India Demands U.S. Halt Hormuz Attacks as Oil Disruption Threatens Crypto Markets

What You Need to Know
- Three tankers with Indian crew struck in Strait of Hormuz this week, killing three sailors during U.S. campaign.
- India formally demanded Washington halt attacks on commercial vessels, creating friction ahead of Modi-Trump G7 meeting June 15-17.
- Strait of Hormuz carries roughly 20% of globally traded oil; disruptions affect crypto markets through energy price impacts.
- U.S. forces disabled eight vessels and turned back over 100 others since campaign began April 13.
The Strait of Hormuz has become the most disruptive variable in global oil markets right now, and three tankers carrying Indian crew were struck this week during the ongoing U.S. campaign against Iran-linked shipping, killing three sailors. India responded by formally demanding Washington halt attacks on commercial vessels, injecting a new friction point into what was already a complicated bilateral relationship ahead of the G7 summit in France.
The Modi-Trump meeting in Evian-les-Bains runs June 15 to 17, and according to Reuters, neither side expects a trade deal to be signed there. The summit functions as a temperature check before U.S. Trade Representative Jamieson Greer travels to India the following week to continue negotiations on tariffs and market access. A 12.5% tariff threat still hangs over those talks, and India’s commerce minister Piyush Goyal has said a preliminary deal could be completed by mid-July, which is a tight window given the shipping dispute now running parallel to the trade file. Secretary of State Rubio spoke with Indian Foreign Minister Jaishankar on Friday about the Hormuz situation, and the State Department confirmed that call a day later, suggesting the two governments are managing the tension carefully rather than letting it collapse the broader relationship.
The Strait of Hormuz carries roughly 20% of globally traded oil, and sustained disruption there tends to reach crypto markets faster than most macro variables, through energy prices feeding into broader risk-off positioning.

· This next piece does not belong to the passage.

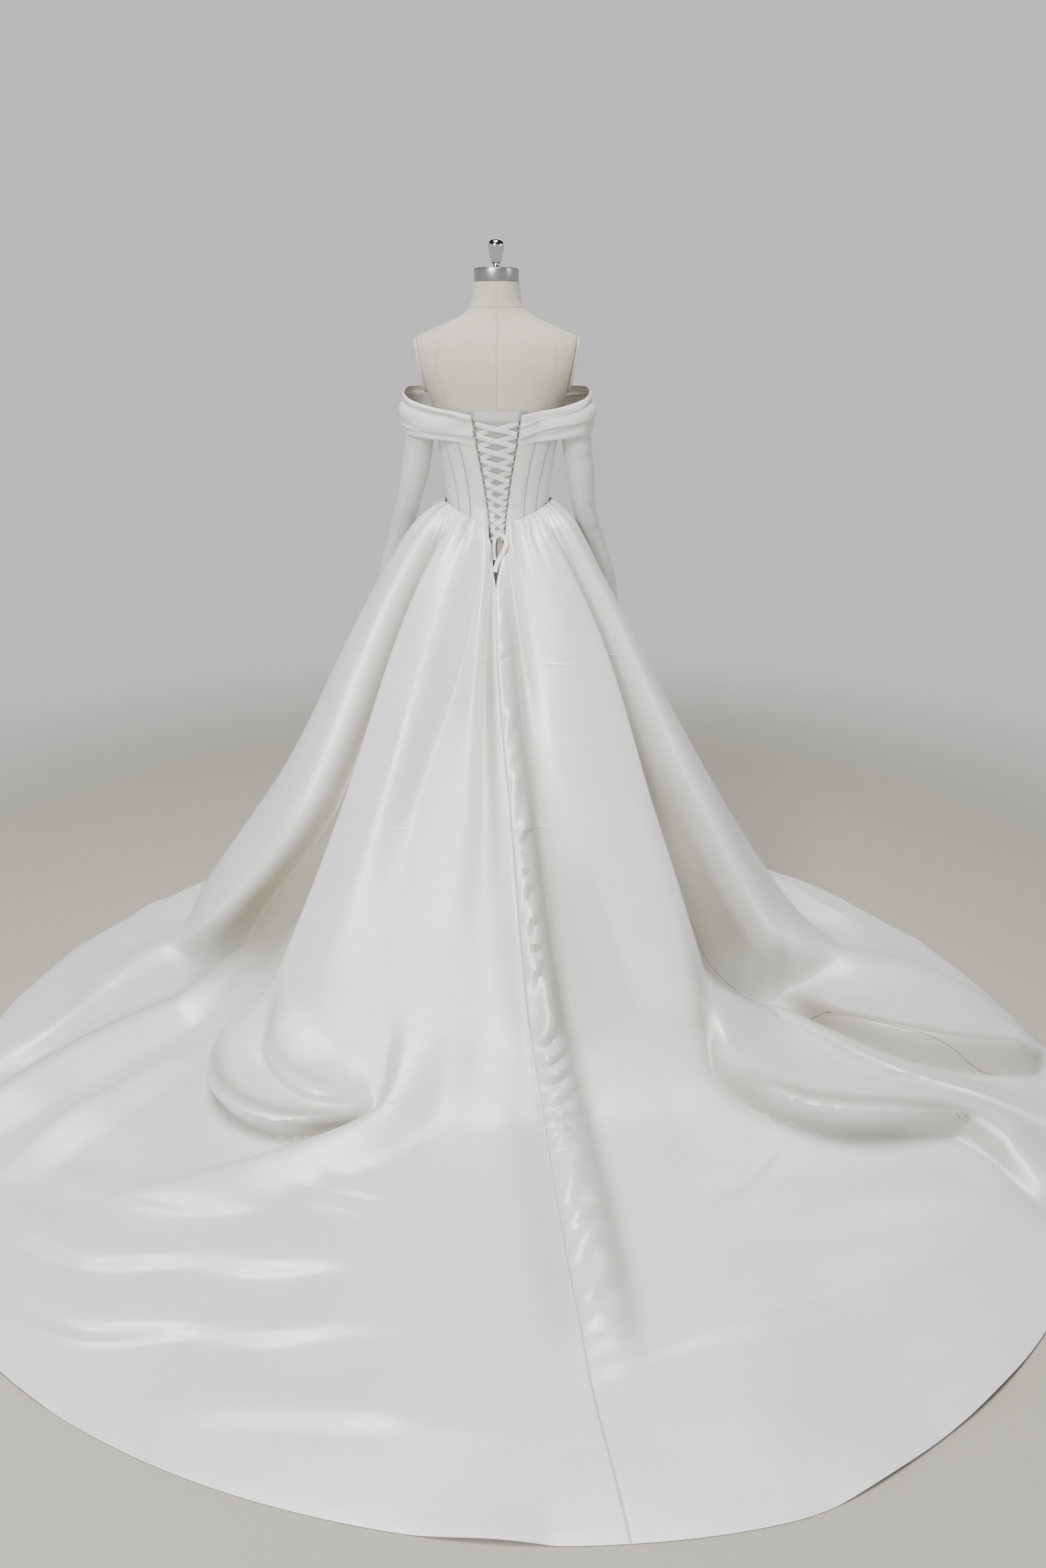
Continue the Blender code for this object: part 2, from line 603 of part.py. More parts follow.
def make_hanging_ribbon(name, route, width):
    """Flat ribbon along a short route, facing the back."""
    points = [Vector(p) for p in route]

    def at(t):
        place = t * (len(points) - 1)
        i = min(int(place), len(points) - 2)
        return points[i].lerp(points[i + 1], place - i)

    def sheet(t, v):
        along = (at(min(1.0, t + 0.05)) - at(max(0.0, t - 0.05))).normalized()
        out = Vector((0, -1, 0.75))
        out = (out - along * out.dot(along)).normalized()
        return at(t) + out.cross(along) * width * (v - 0.5), along, out
    ribbon = cloth_wall(name, sheet, even(2 * len(points) - 2), (0.0, 1.0), RIBBON_WALL, "ribbon")
    # a twisted ribbon has no flat quads, so each is split in two
    split = bmesh.new()
    split.from_mesh(ribbon.data)
    bmesh.ops.triangulate(split, faces=split.faces, quad_method="FIXED")
    split.to_mesh(ribbon.data)
    split.free()


# Collar and sleeves

def collar_sheet(side):
    """Inner face of a collar half. On the -X side it runs from the front to the back."""
    def place(angle, v):
        stand_off, top, bottom, low_trough, high_trough = section(COLLAR, abs(angle))
        height = between(bottom, top, v)
        swell = COLLAR_BULGE * math.sin(math.pi * v) * min(1.0, stand_off / 0.03)
        for trough in (low_trough, high_trough):
            swell -= COLLAR_TROUGH * math.exp(-((v - trough) / 0.09) ** 2) * min(1.0, stand_off / 0.02)
        point, _, out = frame_at(body, angle, min(height, 1.33))
        flat = Vector((out.x, out.y, 0)).normalized()
        point = Vector((point.x, point.y, height))
        lean = COLLAR_LEAN * v * max(0.0, stand_off - 0.01)
        return point + flat * (stand_off - lean + swell)

    def sheet(t, v):
        start, end = COLLAR[0][0], 180.0
        angle = between(start, end, t) if side > 0 else between(-end, -start, t)
        point, across, out = frame_at(place, angle, v, 0.5, 0.02)
        return point, across, out
    return sheet


def sleeve_sheet(side, start):
    """Inner face of a sleeve panel that goes half round from the angle start."""
    def place(turn, height):
        x, y, half_width, half_depth = section(SLEEVE, height)
        if side < 0:
            high, low = SPREAD_HEIGHTS
            fade = min(1.0, max(0.0, (high - height) / (high - low)))
            x += LEFT_SLEEVE_SPREAD * fade * fade * (3 - 2 * fade)
        angle = math.radians(turn)
        return Vector((side * x + half_width * math.cos(angle), y + half_depth * math.sin(angle), height))

    def sheet(t, v):
        height = between(SLEEVE[0][0], SLEEVE[-1][0], v)
        return frame_at(place, start + 180 * t, height, 1.0, 0.004)
    return sheet


def make_collar_and_sleeves():
    for word, side in (("right", 1), ("left", -1)):
        cloth_wall(f"collar_{word}", collar_sheet(side), even(COLLAR_COLUMNS), COLLAR_ROWS, COLLAR_WALL, "satin")
        outer_start = -90 if side > 0 else 90
        cloth_wall(f"sleeve_upper_{word}", sleeve_sheet(side, outer_start), even(SLEEVE_COLUMNS),
                   even(SLEEVE_ROWS), SLEEVE_WALL, "satin")
        cloth_wall(f"sleeve_under_{word}", sleeve_sheet(side, outer_start + 180), even(SLEEVE_COLUMNS),
                   even(SLEEVE_ROWS), SLEEVE_WALL, "satin")


# Skirt

def hem_radius(angle):
    return section(HEM, angle)[0]


def front_fold(name, angle, crest):
    """Fold line of the hidden front, plain and even."""
    away = abs((angle + 180) % 360 - 180)
    share = (1 - math.cos(2 * math.radians(away - 90))) / 2
    radius = {level: between(side, front, share) + crest * part
              for level, (side, front, part) in FRONT_SHAPE.items()}
    hem = hem_radius((angle + 180) % 360 - 180)
    floor = radius["floor"]
    return (name, angle, (angle, radius["hip"]), (angle, radius["knee"]), (angle, radius["calf"]),
            (angle, floor, 0), (angle, between(floor, hem, 0.33), 0), (angle, between(floor, hem, 0.67), 0), angle)


def fold_lines():
    """All fold lines once round the skirt, angles growing from the centre back."""
    right = list(FOLDS[:9])
    left = [shifted(fold) for fold in FOLDS[9:]]
    front = [front_fold(f"front_{angle}_r", angle, crest) for angle, crest in FRONT_FOLDS]
    front.append(front_fold("center_front", 180, CENTER_FRONT_CREST))
    front += [front_fold(f"front_{angle}_l", 360 - angle, crest) for angle, crest in reversed(FRONT_FOLDS)]
    return right + front + left


def shifted(fold):
    """The same fold line with its angles counted on past the front, up to 360."""
    name, waist, *places, hem = fold
    return (name, waist + 360, *[(place[0] + 360, *place[1:]) for place in places], hem + 360)


def level_points(fold):
    """Angle, radius and height of a fold line at each level."""
    _, waist, hip, knee, calf, floor, train, sweep, hem = fold
    seam_height = edges_at((waist + 180) % 360 - 180)[0]
    seam = lifted(body, waist, seam_height, WAIST_LIFT)
    seam_radius = seam.xy.length
    seam_angle = waist + (math.degrees(math.atan2(seam.x, -seam.y)) - waist + 180) % 360 - 180
    puff = (between(waist, hip[0], 0.5), between(seam_radius, hip[1], PUFF_REACH), seam_height - PUFF_DROP)
    hem_distance = hem_radius((hem + 180) % 360 - 180)
    return ((seam_angle, seam_radius, seam_height), puff, (*hip, HIP), (*knee, KNEE), (*calf, CALF),
            floor, train, sweep, (hem, hem_distance, 0.0))


@functools.lru_cache(maxsize=None)
def skirt_net():
    return [level_points(fold) for fold in fold_lines()]


@functools.lru_cache(maxsize=None)
def ring_at(cloth):
    """Angle, radius and height of every fold line at a distance down the cloth."""
    return [tuple(curve_value(CLOTH_AT_LEVEL, column, cloth) for column in zip(*line)) for line in skirt_net()]


@functools.lru_cache(maxsize=None)
def ring_slopes(cloth):
    """Slopes round the ring, for angle, radius and height at every fold line."""
    ring = ring_at(cloth)
    count = len(ring)
    slopes = []
    for column in range(3):
        values = [point[column] for point in ring]
        steps = [values[(i + 1) % count] - values[i] + (360 if column == 0 and i == count - 1 else 0)
                 for i in range(count)]
        slopes.append([2 * steps[i - 1] * steps[i] / (steps[i - 1] + steps[i]) if steps[i - 1] * steps[i] > 0 else 0.0
                       for i in range(count)])
    return slopes


def skirt(place, cloth):
    """Point of the skirt's inner face. place counts fold lines round it, cloth is the way down it."""
    ring, slopes = ring_at(cloth), ring_slopes(cloth)
    count = len(ring)
    i = math.floor(place)
    t = place - i
    turns, i = divmod(i, count)
    values = []
    for column in range(3):
        a, b = ring[i][column], ring[(i + 1) % count][column]
        if column == 0 and i == count - 1:
            b += 360
        values.append(hermite(a, b, slopes[column][i], slopes[column][(i + 1) % count], 1.0, t))
    angle, radius, height = values
    fade = max(0.0, 1 - cloth / CLOTH_AT_LEVEL[2])
    depth = GATHER_DEPTH * min(1.0, (gather_span(i) / GATHER_SPAN) ** 2)
    radius += depth * fade * (0.5 - 0.5 * math.cos(2 * math.pi * t)) * min(1.0, 0.4 + cloth / 0.03)
    turn = math.radians(angle)
    return Vector((radius * math.sin(turn), -radius * math.cos(turn), max(0.0, height)))


@functools.lru_cache(maxsize=None)
def gather_span(i):
    """Angle at the waist between a fold line and the next."""
    net = skirt_net()
    return (net[(i + 1) % len(net)][0][0] - net[i][0][0]) % 360


def slit_place(cloth, width_at_top):
    """Where a back gore's centre edge lies, in fold lines from the centre-back seam."""
    open_share = max(0.0, 1 - cloth / SLIT_END)
    return width_at_top * open_share ** SLIT_POWER


def skirt_rows():
    """Distances down the cloth of the skirt's rows, hem to waist."""
    rows = [CLOTH_AT_LEVEL[0]]
    for i, steps in enumerate(SKIRT_ROWS):
        rows += [between(CLOTH_AT_LEVEL[i], CLOTH_AT_LEVEL[i + 1], (k + 1) / steps) for k in range(steps)]
    return rows[::-1]


def make_skirt():
    names = [fold[0] for fold in fold_lines()]
    rows = skirt_rows()
    longest = CLOTH_AT_LEVEL[-1]
    for gore, first, last in GORES:
        start, end = names.index(first), names.index(last)
        if end < start:
            end += len(names)

        def sheet(t, v, start=start, end=end, gore=gore):
            cloth = longest * (1 - v)
            left, right = start, end
            if gore == "skirt_back_right":
                left += slit_place(cloth, SLIT_WIDTH_RIGHT)
            if gore == "skirt_back_left":
                right -= slit_place(cloth, SLIT_WIDTH_LEFT)
            place = between(left, right, t)
            point = skirt(place, cloth)
            across = skirt(place + 0.03, cloth) - skirt(place - 0.03, cloth)
            high, low = max(0.0, cloth - 0.01), min(longest, cloth + 0.01)
            up = skirt(place, high) - skirt(place, low)
            return point, across.normalized(), across.cross(up).normalized()

        fractions = [1 - cloth / longest for cloth in rows]
        columns = (end - start) * (FRONT_COLUMNS if gore == "skirt_front" else SKIRT_COLUMNS)
        cloth_wall(gore, sheet, even(columns), fractions, SKIRT_WALL, "satin")


def make_dress():
    make_bodice()
    make_modesty_panel()
    make_lacing()
    make_loop_cord("lace_loop_cord_right", 1)
    make_loop_cord("lace_loop_cord_left", -1)
    make_hanging_ribbon("lace_hanging_loop", LACE_LOOP, 0.0085)
    make_hanging_ribbon("lace_tail", LACE_TAIL, 0.0050)
    make_collar_and_sleeves()
    make_skirt()


def main():
    for old in list(bpy.data.objects):
        bpy.data.objects.remove(old)
    make_form()
    make_dress()


main()
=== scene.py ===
# %% [markdown]
# # A wedding dress on its dress form
#
# The gown is duchess satin: a laced corset bodice, a draped off-the-shoulder collar, long sleeves
# and a gathered skirt that runs out into a train. Cloth could be simulated, but the folds here
# are known, so every cloth piece is a sheet whose points come from short tables of its folds.

# %% Load the frame
import math
import bpy
import numpy as np
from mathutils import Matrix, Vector


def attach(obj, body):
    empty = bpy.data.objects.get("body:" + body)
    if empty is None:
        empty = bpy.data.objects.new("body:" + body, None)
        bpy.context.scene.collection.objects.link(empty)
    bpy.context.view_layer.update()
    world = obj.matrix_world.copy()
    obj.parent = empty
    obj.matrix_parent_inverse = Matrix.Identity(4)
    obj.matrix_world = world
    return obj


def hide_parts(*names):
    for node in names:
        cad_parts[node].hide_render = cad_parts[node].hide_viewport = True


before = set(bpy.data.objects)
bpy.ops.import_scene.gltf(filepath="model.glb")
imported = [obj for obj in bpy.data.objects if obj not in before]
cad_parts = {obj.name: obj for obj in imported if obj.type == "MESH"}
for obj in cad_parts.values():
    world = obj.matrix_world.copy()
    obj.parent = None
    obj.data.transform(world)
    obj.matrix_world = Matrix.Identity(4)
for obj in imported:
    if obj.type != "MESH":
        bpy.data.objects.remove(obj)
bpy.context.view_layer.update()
bpy.ops.object.select_all(action="DESELECT")
print("nodes in the frame:", len(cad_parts))

# %% [markdown]
# The camera comes first, because it decides which folds matter most. It stands behind the train,
# a little above eye height for a seated viewer, and looks down.

# %% The camera
bpy.ops.object.camera_add(location=(0.0591, -2.85, 1.45), rotation=(math.radians(90 - 20.103), 0, 0))
camera = bpy.context.object
camera.data.sensor_fit = "VERTICAL"
camera.data.sensor_height = 36.0
camera.data.lens = 27.04
bpy.context.scene.camera = camera

# %% [markdown]
# Satin needs large soft lights: its sheen is their reflection, smeared along the folds. A wide one
# hangs over the train and a smaller one stands behind it on the left. Two weak ones reach the right
# side and the front, and the pale world keeps the valleys light.

# %% Floor and light
bpy.ops.mesh.primitive_plane_add(size=60, location=(0, 0, -0.0006))
floor = bpy.context.object
floor.name = "studio_floor"


def area_light(name, place, target, size, power, color, spread=180):
    """Square softbox at a place, turned to a target. spread is its cone in degrees."""
    bpy.ops.object.light_add(type="AREA", location=place)
    light = bpy.context.object
    light.name = name
    light.data.size = size
    light.data.energy = power
    light.data.color = color
    light.data.spread = math.radians(spread)
    light.rotation_euler = (Vector(target) - Vector(place)).to_track_quat("-Z", "Y").to_euler()


area_light("ceiling_softbox", (-0.4, -1.5, 5.5), (-0.1, -1.4, 0.0), 2.5, 350, (0.965, 0.985, 1.0))
area_light("key_softbox", (-1.6, -3.7, 3.1), (0.0, -0.5, 0.5), 1.2, 160, (0.985, 0.99, 1.0))
area_light("rim_softbox", (3.0, -1.2, 2.4), (0, -0.3, 0.6), 0.9, 6, (1.0, 0.99, 0.97), 110)
area_light("front_softbox", (0.5, 3.6, 3.2), (0, 0, 0.8), 2.2, 50, (1.0, 1.0, 0.99))

# %% [markdown]
# ## Finishes
#
# Every finish is a Principled shader with its detail in noise and bump. The satin has two colours:
# the lit face, and a warmer shade painted into its valleys, steered by an attribute that
# each sheet stores on its points.


# %% Shader helpers
def finish(name, color, roughness, metallic=0.0):
    """New material, its node tree and its shader."""
    material = bpy.data.materials.new(name)
    material.use_nodes = True
    tree = material.node_tree
    shader = tree.nodes["Principled BSDF"]
    shader.inputs["Base Color"].default_value = (*color, 1.0)
    shader.inputs["Roughness"].default_value = roughness
    shader.inputs["Metallic"].default_value = metallic
    return material, tree, shader


def add_node(tree, kind, values=None, links=None):
    """New shader node with some inputs set and some linked."""
    node = tree.nodes.new("ShaderNode" + kind)
    for socket, value in (values or {}).items():
        node.inputs[socket].default_value = value
    for socket, source in (links or {}).items():
        tree.links.new(source, node.inputs[socket])
    return node


def coordinates(tree, kind="Object", stretch=(1, 1, 1)):
    """Object or UV coordinates, stretched."""
    source = add_node(tree, "TexCoord").outputs[kind]
    return add_node(tree, "Mapping", {"Scale": stretch}, {"Vector": source}).outputs["Vector"]


def noise(tree, vector, scale, detail=2.0):
    return add_node(tree, "TexNoise", {"Scale": scale, "Detail": detail}, {"Vector": vector}).outputs["Fac"]


def blend(tree, factor, first, second):
    """Mix of two colours, each a socket or a value."""
    node = add_node(tree, "Mix")
    node.data_type = "RGBA"
    tree.links.new(factor, node.inputs["Factor"])
    for socket, value in (("A", first), ("B", second)):
        target = [item for item in node.inputs if item.name == socket and item.type == "RGBA"][0]
        if isinstance(value, tuple):
            target.default_value = (*value, 1.0)
        else:
            tree.links.new(value, target)
    return [item for item in node.outputs if item.type == "RGBA"][0]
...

U.S. forces have disabled eight vessels and turned back more than 100 others since the campaign began April 13. That scale of interdiction is already affecting tanker routing and insurance costs for Asian importers, India among them, which helps explain why New Delhi elevated the issue formally rather than absorbing it quietly. For crypto markets, the relevant signal is whether a U.S.-Iran agreement materializes quickly or drags: Pakistan’s prime minister and Iran’s foreign minister both said this week that a deal was closer than ever, and Trump amplified that framing, but the same pattern of near-deal rhetoric appeared several times in prior weeks without resolution. Bitcoin’s correlation to macro risk assets has been tight since 2020, and a genuine Hormuz de-escalation would likely matter more to near-term price behavior than any single ETF flow day.
Pakistan said an electronic signing could happen within 24 hours, and technical talks were being scheduled for next week. If that timeline holds, the shipping disruption that India raised formally at the G7 becomes a short-lived crisis rather than a structural one, and the trade negotiation track with Greer’s India visit can proceed without a geopolitical overhang complicating it.